How to protect your privacy now
In its earlier article on the EU’s chat message surveillance, Sweet TnT Magazine outlined strategies for safeguarding your privacy, including using privacy-focused messaging apps, regularly clearing cookies and trackers, and maintaining separate email addresses for different online activities. In the face of growing ID verification demands, these strategies need to be expanded:
- Use reputable VPNs while they still work, and be prepared to rotate providers if your current one is blocked.
- Adopt privacy-first platforms for video, messaging, and browsing whenever possible.
- Minimise your data footprint by avoiding optional uploads, disabling personalised ads, and refusing unnecessary verification requests.
- Support digital rights organisations like the Electronic Frontier Foundation, which campaign against mass surveillance and ID mandates.
- Keep offline backups of important content, as censorship and access restrictions can occur suddenly.
The road ahead
Internet censorship is no longer limited to government firewalls and overt content bans. It now operates through corporate policy changes that reshape the very structure of online participation. By framing these changes as child safety measures, tech giants have found a politically unassailable way to demand unprecedented access to our most personal data.

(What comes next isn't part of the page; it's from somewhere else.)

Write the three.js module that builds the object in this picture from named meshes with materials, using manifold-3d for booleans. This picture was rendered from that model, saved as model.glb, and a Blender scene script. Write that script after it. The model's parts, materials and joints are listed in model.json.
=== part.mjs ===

What is at stake is not simply whether you can watch a particular video or access a certain app it is whether the internet remains a space where people can think, speak, and explore without being tracked like a consumer in a shopping mall.
The battle over internet censorship in 2025 is not one we can afford to ignore. Once anonymity is gone, it will not return. And once our IDs are permanently linked to our online identities, every click, search, and comment will be part of a profile designed to sell us more and show us less.
The creeping encroachment of surveillance by platforms like YouTube and TikTok is a warning: if we do not defend the open internet now, it will be reduced to a fully commercialised, tightly monitored, ad-driven network one where privacy is a luxury only available to those willing to disconnect entirely.